Yes, it's not an applicable concept. For one thing, LLMs have proven their mastery of a host of different concepts already to an extremely high level, so the question of whether you can trust them is kind of moot.

It also doesn't work with singular entities. The reason gellman amnesia was a thing is that newspapers and media organisations made claims to competence, hiring specialists in each field. That a science journalist then makes a bunch of mistakes should rationally lead you to question the qualifications of the "specialists" in each field. Nowadays people see a blog about medicine or something, find a few math errors, then rush to declare Gellman amnesia. But the blog never claimed to be a mathematics expert! Gellman amnesia is not "If there are mistakes, the whole thing is worthless".

This kind of reasoning error in LLMs is in the same category.

My thought really quickly: LLMs are very good at tasks based on understanding of language, such as translation and copy editing the writings of someone not literate enough to write in proper English—and no, I don’t need LLMs to write good English (I also have had an em-dash on my customized keyboard mapping for well over a decade).

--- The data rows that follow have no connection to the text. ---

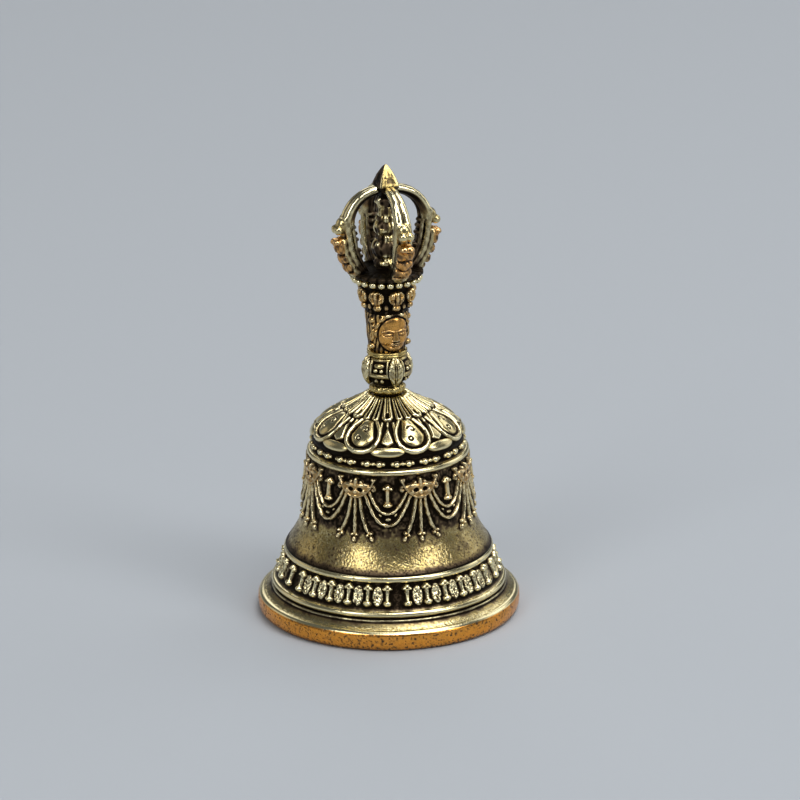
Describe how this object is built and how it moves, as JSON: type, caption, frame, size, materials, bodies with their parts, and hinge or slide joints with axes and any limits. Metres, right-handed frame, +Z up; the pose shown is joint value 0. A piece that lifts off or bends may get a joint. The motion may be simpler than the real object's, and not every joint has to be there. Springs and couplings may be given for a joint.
{
  "type": "vajra bell",
  "caption": "Small cast brass vajra bell with a caged vajra handle, a crowned head, relief ornament and a clapper that hangs free inside.",
  "frame": {"origin": "centre of the rim's resting plane", "axes": "+Z up along the bell's axis to the finial; the head and one prong face -Y"},
  "size_m": [0.038, 0.038, 0.0665],
  "materials": {
    "bell_brass": "antiqued, polished on the raised relief and dark in the recesses",
    "handle_brass": "antiqued, polished on the raised relief and dark in the recesses",
    "cage_brass": "antiqued, polished on the outer faces and dark between them",
    "inner_brass": "dull, turned, lightly tarnished"
  },
  "bodies": {
    "bell": {"bell_shell": "bell_brass", "foot_ring": "handle_brass", "vase_knob": "handle_brass", "neck_ring": "handle_brass", "head": "handle_brass", "leaf_crown": "handle_brass", "bead_collar": "handle_brass", "vajra_hub": "cage_brass", "prong_front": "cage_brass", "prong_right": "cage_brass", "prong_back": "cage_brass", "prong_left": "cage_brass", "central_spindle": "cage_brass", "finial_tip": "cage_brass", "tie_stud": "inner_brass", "crown_washer": "inner_brass", "hanger_nut": "inner_brass", "hanger_eye": "inner_brass"},
    "link": {"link_ring": "inner_brass"},
    "clapper": {"clapper_rod": "inner_brass", "striker_ball": "inner_brass"}
  },
  "joints": [
    {"name": "link_swing", "type": "hinge", "parent": "bell", "child": "link", "pos_m": [0, 0, 0.0237], "axis": [1, 0, 0], "range_deg": [-10, 10]},
    {"name": "clapper_swing", "type": "hinge", "parent": "link", "child": "clapper", "pos_m": [0, 0, 0.0214], "axis": [0, 1, 0], "range_deg": [-35, 35]}
  ]
}
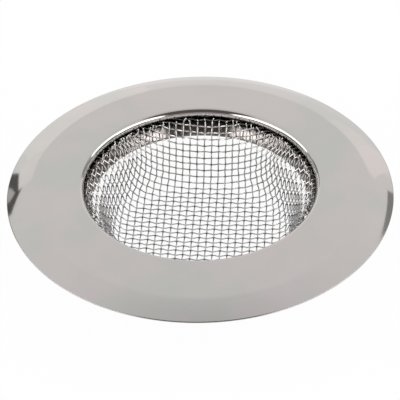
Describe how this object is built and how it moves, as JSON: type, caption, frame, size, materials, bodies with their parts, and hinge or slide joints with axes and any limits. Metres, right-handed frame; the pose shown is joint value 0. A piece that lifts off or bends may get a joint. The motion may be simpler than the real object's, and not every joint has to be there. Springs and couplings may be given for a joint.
{
  "type": "sink strainer",
  "caption": "Round sink strainer with a wide stamped brim, a rolled lip and a flat-bottomed basket of woven wire cloth clamped under it by a band.",
  "frame": {"origin": "on the strainer's axis, in the plane that the basket's floor stands on", "axes": "+Z along the strainer's axis, out of its mouth; +Y away from the picture's viewer"},
  "size_m": [0.1144, 0.1144, 0.0227],
  "materials": {
    "polished_steel": "polished sheet with faint cloudy marks",
    "band_steel": "drawn sheet, dull inside",
    "wire_steel": "bright drawn wire"
  },
  "bodies": {
    "root": {"brim": "polished_steel", "clamp_band": "band_steel", "mesh_basket": "wire_steel"}
  },
  "joints": []
}
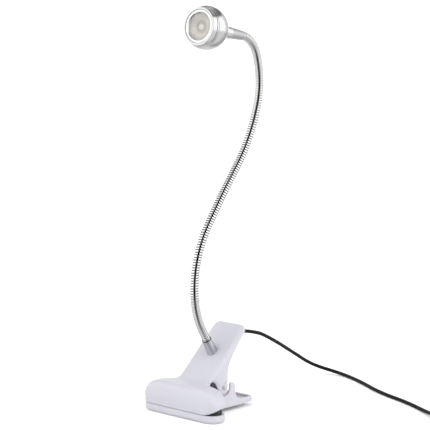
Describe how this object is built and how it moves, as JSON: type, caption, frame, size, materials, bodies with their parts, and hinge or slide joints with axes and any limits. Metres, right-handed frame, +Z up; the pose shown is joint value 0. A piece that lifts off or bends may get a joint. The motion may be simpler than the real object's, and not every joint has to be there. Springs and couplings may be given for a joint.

However, I know multiple people who use LLMs to get relationship advice or other services best left to a therapist, and this example of how they can’t correctly answer a question about whether to drive or walk to a car wash is a good example which I can use to show people they can’t ask a LLM whether to go out with someone/stay together with someone or give them a lot of space, because while LLMs speak languages well, they can’t do other tasks.

Another example: There’s a story going around that a Chess world champion played a LLM at Chess, and not only won, but won without losing a single piece. Naturally, AI can play Chess well enough to defeat him, but the technology used is something called “NNUE” (a different AI tech) along with alpha-beta pruning, not an LLM.

As an aside, a Chess engine strong enough to defeat world champions is fun to play with, because I can ask it questions like “Looking at all 20 of White’s legal first moves, which move makes the game as balanced as possible, giving White and Black equal winning chances?” and it will give me an answer like “1. a3” (the exact answer depends on how deep we search, but 1. a3 comes up at 21-ply and 35-ply deep searches). There’s even a version of this Chess engine which can play a lot of Chess Variants, so I can ask it questions like “given a larger board with two new pieces, one that moves like a knight or bishop, another that moves like a knight or rook, and given a particular opening setup, which White move gives him the most winning chances, and how much of an advantage does White have in this opening setup? What about an opening move to give both White and Black equal winning chances?”

You are implying that an exception was added to the models, to treat this query not by processing it normally, but redirecting it to a special lookup table.

I think a better explanation, which captures the fact that the cheapest models still don't consistently answer it correctly, is that ithe question originated from free-tier users. Models these users have access to are still vulnerable to the "auto complete on stereoids" critique.

Later this question was noticed by users of paid models, models which have reasoning. Asking such a model, and turning reasoning on, will answer the question correctly. This explains the alleged shift.

As to why such shitty models are even offered, given that the vulnerability to create bad publicity such as this? Better than nothing, and the usual query of this length and type (question about day-to-day with minimal stakes), can be answer correctly even without reasoning. And as reasoning costs money, it would be wasteful to use it on queties which can be answered without it.

Later this question was noticed by users of paid models, models which have reasoning. Asking such a model, and turning reasoning on, will answer the question correctly.

I link a comment stating that this question failed on what is considered one of the better reasoning models roughly half the time. Other individuals on paid models are also seeing the failure, if you read the thread. It's non-deterministic, but the failures are consistently there.